Both Jennifer and Clement also had more chapters left in their military careers.
First, Clement decided he wanted to go back on active duty full-time. It was a long and involved process, but he applied and was accepted for an interservice transfer to the Army. As some of his friends from the Coast Guard Academy were retiring, he started a new role, as an Army foreign area officer in Liberia.
Independently, the Ketchums say, Jennifer learned about the chance to volunteer to be called up once again, and to help the government of Liberia to stand up its new national coast guard.
“This is my dream job,” Jennifer said. “We got co-located without even trying.”
“Two independent services doing different processes coming to the same location,” Clement said. “I was perfectly fine doing an unaccompanied tour, and I think if we had tried it wouldn’t have worked.”
While it can be a challenge getting their family together given the four military careers and nearly 4,500 miles that separates the Ketchums, the parents say they’re making it work.

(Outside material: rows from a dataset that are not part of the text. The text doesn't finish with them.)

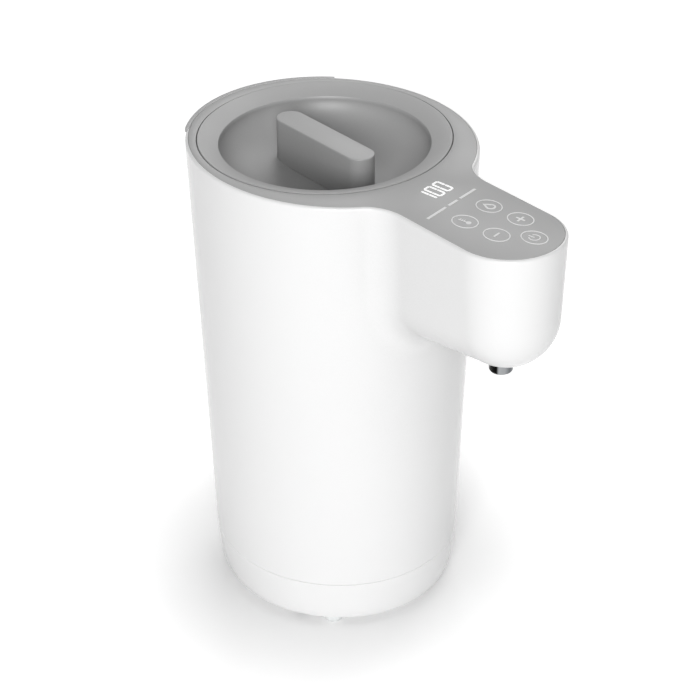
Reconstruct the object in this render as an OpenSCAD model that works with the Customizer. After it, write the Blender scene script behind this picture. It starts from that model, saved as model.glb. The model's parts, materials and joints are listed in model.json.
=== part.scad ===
// Formula water dispenser: a heated tank in an oval body, with a pump that sends the warm
// water through an arm to a nozzle over the bottle. Millimetres, +Z up, the arm towards -Y.

/* [Body] */
// Width of the body at the deck
body_w = 130; // [122:1:150]
// Length of the body at the deck, front to back
body_l = 143; // [136:1:165]
// Width of the body at the base seam
seam_w = 119.4; // [114:0.2:130]
// Length of the body at the base seam
seam_l = 124.8; // [121:0.2:140]
// Height of the deck above the floor
deck_h = 237.4; // [225:1:270]
// Height of the base seam above the floor
seam_h = 26.9; // [25:0.1:29]
// Wall thickness of the shell and of the base cover
wall = 2.4; // [1.8:0.1:2.8]
// Radius of the rounded white rim round the deck
rim_r = 1.3; // [0.9:0.1:1.6]
// How far the base cover's wall draws in towards the floor
cover_inset = 4.8; // [3:0.1:6]

/* [Arm] */
// Distance from the body axis to the centre of the arm's round end
arm_reach = 117.4; // [112:0.2:135]
// Width of the arm at the deck
arm_w = 51.6; // [48:0.2:58]
// Radius of the arm's round belly
belly_r = 23.7; // [22:0.1:25.5]
// Depth of the belly's centre below the deck, at the round end
belly_drop = 39.3; // [37:0.1:44]
// How far the belly's centre lies beyond the centre of the round end
belly_lead = 1.1; // [0:0.1:2]
// Slope of the belly, falling towards the body, in degrees
belly_slope = 8.3; // [4:0.1:10]
// Radius of the fillet between the arm and the body
neck_r = 17; // [12:0.5:20]

/* [Deck] */
// Thickness of the grey deck panel
deck_t = 2.2; // [1.6:0.1:2.8]
// Clearance between moulded parts that fit into each other
fit_gap = 0.1; // [0.05:0.01:0.2]
// Distance that the lid and the tank lie behind the body axis
tank_y = 5.1; // [4:0.1:6]
// Height of the grey lip over the rear edge
lip_h = 2; // [1.5:0.1:2.1]
// How far the rear lip stands out from the body
lip_out = 0.9; // [0.8:0.1:2]
// Half of the angle that the rear lip spans, in degrees
lip_span = 43; // [25:1:50]
// Slope of the rows of marks on the deck, in degrees
row_slant = 12; // [0:1:15]
// Slope of the columns of marks on the deck, in degrees
column_slant = 7.2; // [0:0.1:12]
// Width of a key's ring
key_w = 10.8; // [9:0.1:12]
// Length of a key's ring, as a share of the deck in front of the lid
key_l_share = 0.145; // [0.1:0.005:0.155]
// Distance between keys in a row
key_pitch = 17.8; // [15:0.1:19]
// Distance between rows of keys, as a share of the deck in front of the lid
key_row_share = 0.1966; // [0.17:0.001:0.2]
// Height of the figures on the display, as a share of the deck in front of the lid
digit_h_share = 0.117; // [0.09:0.001:0.12]
// Thickness of the printed marks
print_t = 0.15; // [0.1:0.01:0.3]

/* [Lid] */
// Width of the body's edge beside the lid
lid_edge = 6; // [5.5:0.1:7.5]
// Distance between the tank's wall and the rim of the lid's bowl
bowl_inset = 4.2; // [3.5:0.1:6]
// Depth of that lip below the lid's top
bowl_lip = 3.3; // [2:0.1:5]
// Depth of the bowl's floor below the lid's top
bowl_depth = 22; // [18:0.5:24]
// Radius of the flat floor of the bowl
bowl_floor_r = 15; // [8:1:22]
// Wall thickness of the lid
lid_wall = 2.4; // [1.8:0.1:3]
// Length of the grip bar
grip_l = 64; // [55:1:76]
// Width of the grip bar
grip_w = 13.6; // [10:0.1:18]
// Running gap round the lid
lid_gap = 0.3; // [0.2:0.05:0.6]

/* [Tank and heater] */
// Gap between the tank and the shell's wall, at the width that the body has at the seam
tank_gap = 3.3; // [3.1:0.1:6]
// Height of the tank's underside above the floor
tank_z = 62; // [61:0.5:66]
// Sheet thickness of the tank
tank_t = 0.8; // [0.5:0.1:1.2]
// Width of the tank's flange
flange_w = 3.4; // [2.5:0.1:3.6]
// Radius of the heater plate
heater_r = 31; // [28:0.5:32]
// Thickness of the heater plate
heater_t = 4; // [3:0.1:5]
// Thickness of the tubular heating element
element_d = 6.6; // [5:0.1:7]

/* [Pump and hoses] */
// Distance from the body axis forward to the pump and the tank's outlet
pump_y = 36; // [35:0.5:37]
// Radius of the pump's volute
pump_r = 17; // [16:0.5:18]
// Radius of the pump's motor
motor_r = 14; // [12:0.5:14.5]
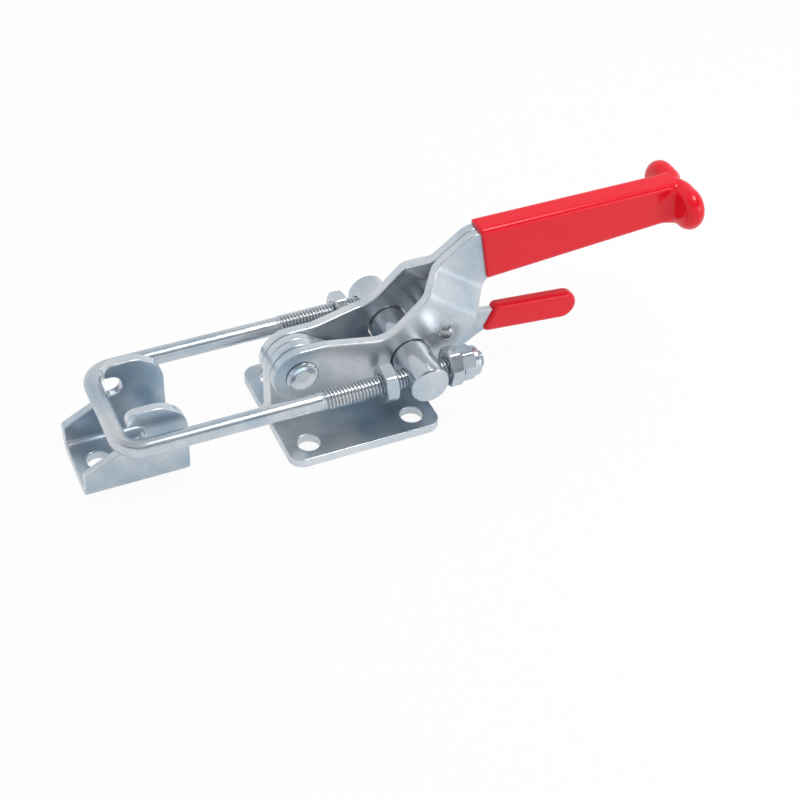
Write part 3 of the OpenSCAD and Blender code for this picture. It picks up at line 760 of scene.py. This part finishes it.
def place_handle(side):
    """Bends a handle plate: out past the pivot, in again along the tilted arm, and round the ear's bend."""
    tilt = math.atan2(4, 3)
    close = REACH * math.cos(tilt) + 24.7
    front = [[-14, 6.3, 0], [REACH - 34.2, 6.3, 12], [REACH - 14.2, ARM_Y, 12], [2 * REACH, ARM_Y, 0]]
    rear = [[-40, ARM_Y, 0], [close, ARM_Y, 6], [close + 11, SHEET / 2, 6], [200, SHEET / 2, 0]]
    start = BAR_X - BEND

    def place(a, b, n):
        s = a * math.cos(tilt) + b * math.sin(tilt)
        is_rear = s > close - 13
        y, slope = (np.where(is_rear, back, ahead) for ahead, back in zip(joggle(front, a), joggle(rear, s)))
        y = y + n * np.sqrt(1 + slope ** 2)
        reach, ear = right_angle(a - start, n, BEND)
        x = np.where(a > start, start + reach, a)
        return np.stack([x, side * np.where(a > start, ear, y), b], -1) + PIVOT
    return place


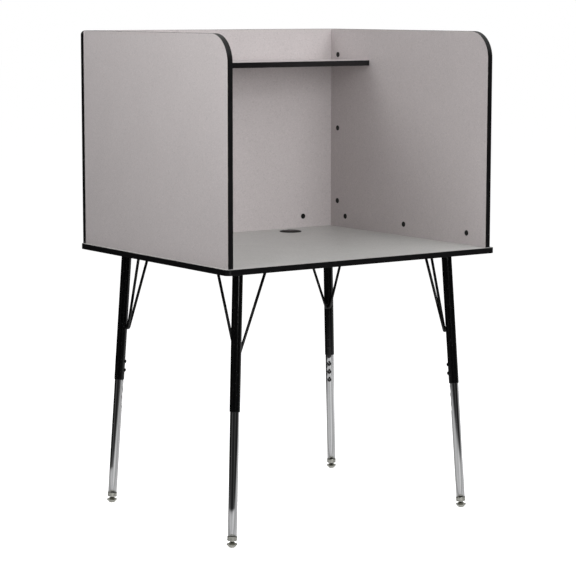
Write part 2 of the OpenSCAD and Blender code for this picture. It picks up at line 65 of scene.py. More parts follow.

The family has a condominium in Falls Church, Va., that serves as home base.
“Today, I look in the mirror and I’m wearing a U.S. Army uniform and I’m actually used to it,” Clement said. “I’m getting ready for my 50th birthday, and its completely beyond anything I would have imagined 10 years ago. I’m very happy.”
“It’s really great,” Jennifer said. “I was home with the boys when they were home from West Point, and they were exchanging insignia. ‘Hey, do you have another nape tape with the name “Ketchum” on it?’”
Jennifer said she’s cognizant that while all four seem happy to have made military careers, it likely never would have happened if it weren’t for the terrorist attacks.
“For Clem, it was 9/11 directly. For me it was the same as well,” she said. “I think the boys saw our commitment, too, and said, ‘Well, we’d like to be a part of that as well.’ … The catalyst for action was 9/11.”